Notiziario: LE TRATTRICI ITALIANE DELLA GRANDE GUERRA

LE TRATTRICI ITALIANE DELLA GRANDE GUERRA

Traino meccanico delle artiglierie

Nelle fase successiva  all’entrata in guerra dell’Esercito Italiano, causa l’ introduzione di artiglierie di calibro sempre più grandi e pesanti, si è reso necessario passare da un traino mediante animali (buoi, cavalli, muli) ad un traino meccanizzato, l’impiego di questi verrà ad assumere uno sviluppo rilevante.

Come viveri e munizioni, saranno migliaia le tonnellate da trasportare, come artiglierie, saranno le più pesanti bocche da fuoco che dovranno essere trainate al seguito dell’Esercito.

I primi mezzi meccanici ricordano vecchie locomotive di fine 800, ma in versione più limitata denominate locomotive stradali a vapore da 6 – 15 t., potevano trainare un peso variabile dal doppio al triplo del proprio, su pendenze fino al 10% e con velocità da 3 a 6 Km/h.

Circa 4 tonnellate del peso trainato erano, però, sempre impegnate da un carro scorta, per le materie di consumo (carbone , acqua , lubrificanti ) e attrezzature varie.

In breve queste locomotive stradali furono abbandonate per le notevoli difficoltà tecniche che presentavano.

Dal mezzo a vapore a quello a motore a scoppio

Successivamente si passò dai mezzi a vapore a quelli a motore a scoppio ed ai treni stradali.

Nel 1902 fu acquistata la prima autovettura di produzione Fiat, nel 1904 fu la volta di un altro tipo di macchina con alimentazione a benzina, il camion destinato a trasportare il solo proprio carico ed eventualmente trainare uno o due carri rimorchio.

Parallelamente si seguì lo sviluppo del treno stradale a trazione benzo-elettrica  (Modelli Cantono e Novaretti), costituito da un carro di testa generatore di forza motrice, che, invece di rimorchiare altri carri, trasmetteva a essi l’energia e li mutava in altrettanti automobili.

Il programma del mortaio da 260 autotrainato

La nascita dei mezzi di autotrazione meccanica delle artiglierie in Italia fu strettamente legata allo sviluppo di nuove bocche da fuoco d’assedio a organi elastici per l’assorbimento del rinculo della massa oscillante.

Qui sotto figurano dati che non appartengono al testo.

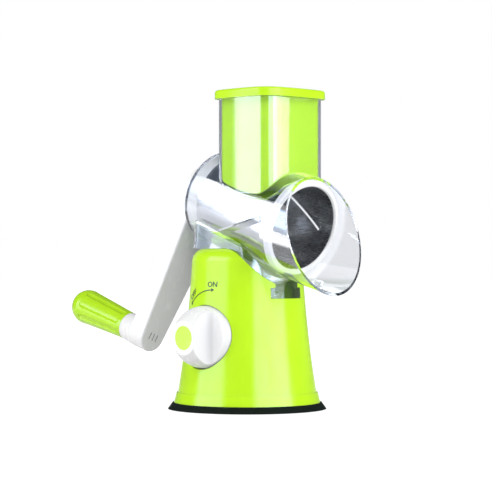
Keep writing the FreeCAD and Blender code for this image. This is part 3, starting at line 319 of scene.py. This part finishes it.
def paint_nodes():
    """Every CAD node gets the material of its slot; the grip has its own, darker lime."""
    lime = moulded("lime_moulding", (0.52, 0.86, 0.018), (0.49, 0.83, 0.014), (0.66, 0.93, 0.20),
                   cast=LIME_CAST)
    grip = moulded("grip_moulding", (0.45, 0.76, 0.016), (0.42, 0.73, 0.013), (0.49, 0.79, 0.04),
                   cast=LIME_CAST)
    white = moulded("white_moulding", (0.83, 0.83, 0.83), (0.80, 0.80, 0.805), (0.9, 0.9, 0.9),
                    rough=(0.2, 0.3), painted_groove_shade=(0.20, 0.20, 0.205))
    acetal = moulded("acetal", (0.80, 0.79, 0.75), (0.76, 0.75, 0.71), (0.86, 0.85, 0.82),
                     rough=(0.3, 0.42))
    chosen = {"green": lime, "white": white, "bush": acetal, "clear": clear_plastic(),
              "drum_steel": polished_sheet(), "steel": machined(), "rubber": soft_rubber()}
    slots = {part["node"]: part["material_slot"] for part in frame["record"]["subparts"]}
    for node, piece in frame["nodes"].items():
        material = grip if node in GRIP_NODES else chosen[slots[node]]
        if not piece.material_slots:
            piece.data.materials.append(material)
        for holder in piece.material_slots:
            holder.material = material
    return chosen


# --------------------------------------------------------------------------
# Mesh helper
# --------------------------------------------------------------------------
def new_piece(name, mesh, material):
    """An object in the scene from a finished bmesh, which is freed."""
    bmesh.ops.recalc_face_normals(mesh, faces=mesh.faces)
    data = bpy.data.meshes.new(name)
    mesh.to_mesh(data)
    mesh.free()
    data.materials.append(material)
    piece = bpy.data.objects.new(name, data)
    bpy.context.scene.collection.objects.link(piece)
    return piece


# --------------------------------------------------------------------------
# Return spring: it stands for the CAD one
# --------------------------------------------------------------------------
COIL_RADIUS, WIRE_RADIUS, COIL_TURNS = 0.009, 0.0007, 5
STEPS_PER_TURN, WIRE_SIDES = 36, 10


def make_spring(steel):
    low, high = (Vector(corner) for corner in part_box("stem_spring"))
    middle = (low + high) / 2
    start, stop = low.z + WIRE_RADIUS, high.z - WIRE_RADIUS
    steps = STEPS_PER_TURN * COIL_TURNS
    mesh = bmesh.new()
    rings = []
    for i in range(steps + 1):
        turn = math.tau * COIL_TURNS * i / steps
        rise = start + (stop - start) * i / steps
        ring = []
        for k in range(WIRE_SIDES):
            side = math.tau * k / WIRE_SIDES
            reach = COIL_RADIUS + WIRE_RADIUS * math.cos(side)
            ring.append(mesh.verts.new((middle.x + reach * math.cos(turn),
                                        middle.y + reach * math.sin(turn),
                                        rise + WIRE_RADIUS * math.sin(side))))
        rings.append(ring)
    for first, second in zip(rings, rings[1:]):
        for k in range(WIRE_SIDES):
            after = (k + 1) % WIRE_SIDES
            mesh.faces.new((first[k], first[after], second[after], second[k]))
    mesh.faces.new(rings[0])
    mesh.faces.new(rings[-1])
    for face in mesh.faces:
        face.smooth = len(face.verts) == 4
    piece = new_piece("return_spring", mesh, steel)
    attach(piece, "base")
    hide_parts("stem_spring")
    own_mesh(piece)


# --------------------------------------------------------------------------
# Printed arrow and words on the base, round the knob
# --------------------------------------------------------------------------
KNOB_HEIGHT = 0.062
PRINT_SHIFT = 0.008    # the print's middle lies this far in front of the knob's
BASE_LOW, BASE_HIGH = (0.0590, 0.014), (0.0465, 0.136)   # (radius, height) of the flank's ends
FLANK_BOW = 1.050      # radius of the flank's arc
INK = 0.00012

ARROW_RADIUS, ARROW_FROM, ARROW_TO = 0.0395, -48.0, 1.5  # degrees from upright
ARROW_STEPS = 28
LINE_HALF = 0.00042
HEAD_TURN, HEAD_HALF = 4.6, 0.0017

WORDS = (("word_on", "ON", -1.5), ("word_off", "OFF", -37.0))
WORD_RADIUS, WORD_SIZE, WORD_SWELL = 0.0421, 0.0062, 0.00010


def base_radius(z):
    """Outside radius of the base's hollow flank at a height."""
    (r0, z0), (r1, z1) = BASE_LOW, BASE_HIGH
    half = math.hypot(r1 - r0, z1 - z0) / 2
    reach = math.sqrt(FLANK_BOW ** 2 - half ** 2)
    across = Vector((z1 - z0, r0 - r1)).normalized()
    centre = Vector(((r0 + r1) / 2, (z0 + z1) / 2)) + across * reach
    return centre.x - math.sqrt(FLANK_BOW ** 2 - (z - centre.y) ** 2)


def on_base(right, up):
    """Point on the base's left side from its place as seen from outside."""
    y, z = -(right + PRINT_SHIFT), KNOB_HEIGHT + up
    return Vector((-math.sqrt((base_radius(z) + INK) ** 2 - y ** 2), y, z))


def round_knob(angle, radius):
    """(right, up) of a point round the knob, its angle in radians from upright."""
    return radius * math.sin(angle), radius * math.cos(angle)


def ink_piece(name, faces, ink):
    """Thin print from flat polygons (right, up), wrapped on the base."""
    mesh = bmesh.new()
    for polygon in faces:
        mesh.faces.new([mesh.verts.new(on_base(*p)) for p in polygon])
    bmesh.ops.remove_doubles(mesh, verts=mesh.verts, dist=1e-6)
    piece = new_piece(name, mesh, ink)
    thick = piece.modifiers.new("thickness", "SOLIDIFY")
    thick.thickness = INK
    thick.offset = 0
    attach(piece, "base")


def make_arrow(ink):
    """Double-headed arrow along an arc above the knob."""
    def at(degrees, across):
        return round_knob(math.radians(degrees), ARROW_RADIUS + across)

    low, high = ARROW_FROM + HEAD_TURN, ARROW_TO - HEAD_TURN
    faces = []
    for i in range(ARROW_STEPS):
        a, b = (low + (high - low) * k / ARROW_STEPS for k in (i, i + 1))
        faces.append([at(a, -LINE_HALF), at(b, -LINE_HALF), at(b, LINE_HALF), at(a, LINE_HALF)])
    for tip, root in ((ARROW_FROM, low), (ARROW_TO, high)):
        faces.append([at(tip, 0), at(root, -HEAD_HALF), at(root, HEAD_HALF)])
    ink_piece("turn_arrow", faces, ink)


def make_word(name, text, degrees, ink):
    """A generic switch word on an arc outside the arrow, upright to it."""
    curve = bpy.data.curves.new(name + "_font", "FONT")
    curve.body = text
    curve.size = WORD_SIZE
    curve.align_x = "CENTER"
    curve.offset = WORD_SWELL
    curve.resolution_u = 3
    holder = bpy.data.objects.new(name + "_font", curve)
    flat = bpy.data.meshes.new_from_object(holder)
    faces = []
    for polygon in flat.polygons:
        corners = (flat.vertices[index].co for index in polygon.vertices)
        faces.append([round_knob(math.radians(degrees) + corner.x / WORD_RADIUS,
                                 WORD_RADIUS + corner.y) for corner in corners])
    ink_piece(name, faces, ink)
    bpy.data.objects.remove(holder)
    bpy.data.curves.remove(curve)
    bpy.data.meshes.remove(flat)


# --------------------------------------------------------------------------
# Floor, backdrop light and lamps
# --------------------------------------------------------------------------
LEFT_CARD, RIGHT_CARD = (158.5, 25.5), (270.0, 32.0)     # (bearing, half width) in degrees
CARD_COLOUR = (0.70, 0.86, 1.12)
WHITE = (1, 1, 1)
FLOOR_SIZE, FLOOR_DROP = 16, 0.0002

# name, bearing in degrees, distance, height, width, tall, watts
LAMPS = (
    ("left_box", 157, 1.2, 0.62, 1.15, 1.2, 11.0),
    ("right_box", 290, 1.2, 0.55, 0.85, 1.05, 11.0),
    ("top_box", 225, 1.5, 1.7, 1.0, 0.8, 10.5),
    ("back_box", 40, 1.6, 1.0, 1.4, 1.0, 8.0))
LAMP_AIM = (0, 0, 0.12)


def card(tree, direction, place, soft=1.5):
    """1 over a card's bearings and 0 elsewhere; soft is its edge in degrees."""
    middle, half = place
    flat = vector(tree, "NORMALIZE", vector(tree, "MULTIPLY", direction, (1, 1, 0)))
    towards = (math.cos(math.radians(middle)), math.sin(math.radians(middle)), 0)
    near = vector(tree, "DOT_PRODUCT", flat, towards, result="Value")
    return spread(tree, near, 0, 1, math.cos(math.radians(half + soft)),
                  math.cos(math.radians(half - soft)))


def make_floor():
    """Pale floor that keeps the object's shadow and fades to the backdrop."""
    material, tree = blank("pale_floor")
    reflected = mirrored(tree)
    place = add(tree, "TexCoord").outputs["Object"]
    away = vector(tree, "LENGTH", place, result="Value")

    tone = cloudy(tree, 90, 3, (0.80, 0.80, 0.80), (0.78, 0.78, 0.785))
    matt = add(tree, "BsdfDiffuse", {"Color": tone})
    bright = calc(tree, "MULTIPLY", card(tree, place, LEFT_CARD),
                  spread(tree, away, 0, 4.0, 0.38, 0.5))
    bright = calc(tree, "MULTIPLY", bright, reflected)
    sweep = add(tree, "Emission", {"Color": (*WHITE, 1), "Strength": bright})
    matt = add(tree, "AddShader", {0: matt.outputs[0], 1: sweep.outputs[0]})

    shown = add(tree, "BsdfDiffuse", {"Color": (0.36, 0.36, 0.36, 1)})
    fade = spread(tree, away, 0.74, 1.0, 0.12, 0.60)
    glow = add(tree, "Emission", {"Color": (*WHITE, 1), "Strength": fade})
    lit = add(tree, "AddShader", {0: shown.outputs[0], 1: glow.outputs[0]})

    path = add(tree, "LightPath").outputs
    eye = calc(tree, "MAXIMUM", path["Is Camera Ray"], path["Is Transmission Ray"])
    eye = calc(tree, "SUBTRACT", eye, reflected, clamp=True)
    finish(tree, add(tree, "MixShader", {0: eye, 1: matt.outputs[0], 2: lit.outputs[0]}))

    bpy.ops.mesh.primitive_plane_add(size=FLOOR_SIZE, location=(0, 0, -FLOOR_DROP))
    floor = bpy.context.object
    floor.name = "floor"
    floor.data.materials.append(material)


def make_world():
    """White to the eye; reflections see two white cards in a dark room."""
    world = bpy.data.worlds.new("studio")
    world.use_nodes = True
    tree = world.node_tree
    tree.nodes.clear()
    bpy.context.scene.world = world
    path = add(tree, "LightPath").outputs
    sight = add(tree, "TexCoord").outputs["Generated"]
    up = add(tree, "SeparateXYZ", {0: sight}).outputs["Z"]

    room = mixed(tree, spread(tree, up, 0, 1, 0.05, 0.25), (0.20, 0.21, 0.22),
                 (0.03, 0.042, 0.06))
    below = spread(tree, up, 1, 0, 0.53, 0.59)
    for place, soft, level in ((LEFT_CARD, 3.0, spread(tree, up, 1.65, 5.0, 0.09, 0.15)),
                               (RIGHT_CARD, 4.0, spread(tree, up, 2.1, 6.5, 0.08, 0.14))):
        shown = calc(tree, "MULTIPLY", card(tree, sight, place, soft), below)
        glow = add(tree, "VectorMath", {0: CARD_COLOUR, "Scale": level},
                   operation="SCALE").outputs[0]
        room = mixed(tree, shown, room, glow)

    through = mixed(tree, spread(tree, up, 0, 1, 0.20, 0.36), WHITE, (0.52, 0.54, 0.57))
    sky = mixed(tree, path["Is Transmission Ray"], (0.42, 0.42, 0.425), through)
    sky = mixed(tree, mirrored(tree), sky, room)
    # What is left of a path that was reflected twice and then came through a clear wall
    caught = calc(tree, "GREATER_THAN", path["Glossy Depth"], 1.5)
    caught = calc(tree, "MULTIPLY", caught, path["Transmission Depth"], clamp=True)
    sky = mixed(tree, caught, sky, (0.62, 0.65, 0.68))
    sky = mixed(tree, path["Is Camera Ray"], sky, WHITE)
    light = add(tree, "Background", {"Color": sky, "Strength": 1.0})
    add(tree, "OutputWorld", {"Surface": light.outputs[0]})


def softbox(name, bearing, distance, height, width, tall, watts):
    """Area lamp standing round the object and turned to it, unseen in reflections."""
    data = bpy.data.lights.new(name, "AREA")
    data.shape = "RECTANGLE"
    data.size, data.size_y = width, tall
    data.energy = watts
    lamp = bpy.data.objects.new(name, data)
    angle = math.radians(bearing)
    lamp.location = (math.cos(angle) * distance, math.sin(angle) * distance, height)
    away = lamp.location - Vector(LAMP_AIM)
    lamp.rotation_euler = away.to_track_quat("Z", "Y").to_euler()
    lamp.visible_camera = False
    lamp.visible_glossy = False
    bpy.context.scene.collection.objects.link(lamp)


# --------------------------------------------------------------------------
# The scene
# --------------------------------------------------------------------------
make_camera()
finishes = paint_nodes()
make_spring(finishes["steel"])
ink = printed_ink()
make_arrow(ink)
for name, text, degrees in WORDS:
    make_word(name, text, degrees, ink)
make_floor()
make_world()
for lamp in LAMPS:
    softbox(*lamp)
bpy.context.scene.view_settings.view_transform = "Standard"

All’inizio degli anni ‘ 10, infatti, l’artiglieria d’assedio italiana versava in pessime condizioni di efficienza, essendo dotata esclusivamente di artiglierie ed affusto rigido.

Se la specialità da campagna e quella da montagna avevano introdotto ottimi materiali a deformazione, l’artiglieria di medio e grosso calibro era ferma ancora a bocche da fuoco prive di affusto scorrevole, di antiquata concezione, alcune delle quali ancora in ghisa e in bronzo e il cui massimo calibro non superava i 210 mm .

Fu deciso perciò, un piano di potenziamento, che aveva nel mortaio da 260 il programma più importante e ambizioso, in quanto destinato alla distruzione di opere di fortificazione permanente.

I requisiti tecnici di tale arma, emanati dalla Commissione degli ispettori d’artiglieria nel 1910, prevedevano il sistema di trazione meccanica e la capacità di scomposizione dell’installazione in due carichi per il traino su strada , le cui vetture pezzo e quella affusto avrebbero dovuto avere un peso non superiore alle 5,5 t.

Il progetto prescelto fu quello presentato dalla ditta francese Schneider e, in attesa delle esperienze a oltranza di tiro e di traino, nel 1911, si era provveduto allo studio della trazione meccanica del materiale, sono stati messi in allestimento, presso ditte nazionali, due modelli di automotrici per artiglierie pesanti di cui le caratteristiche sono state determinate in base alle seguenti direttiv : peso complessivo a carico completo non superiore ai 5.500 Kg, avere la maggiore attitudine per trarre a rimorchio un carro a quattro ruote del peso anche di 5.500 Kg., ottenere, col carreggio costituito da automotrice e rimorchio, una velocità oraria media, in piano di 8 – 10 Km ed una massima di 15 Km.

Si determinerà sperimentalmente la pendenza massima che potrà superarsi col carreggio costituito com’è stato ora detto, e si determineranno altresì gli speciali congegni da applicare per poter eseguire le varie manovre di composizione del materiale e poter superare maggiori pendenze, sempre valendosi dell’energia del motore.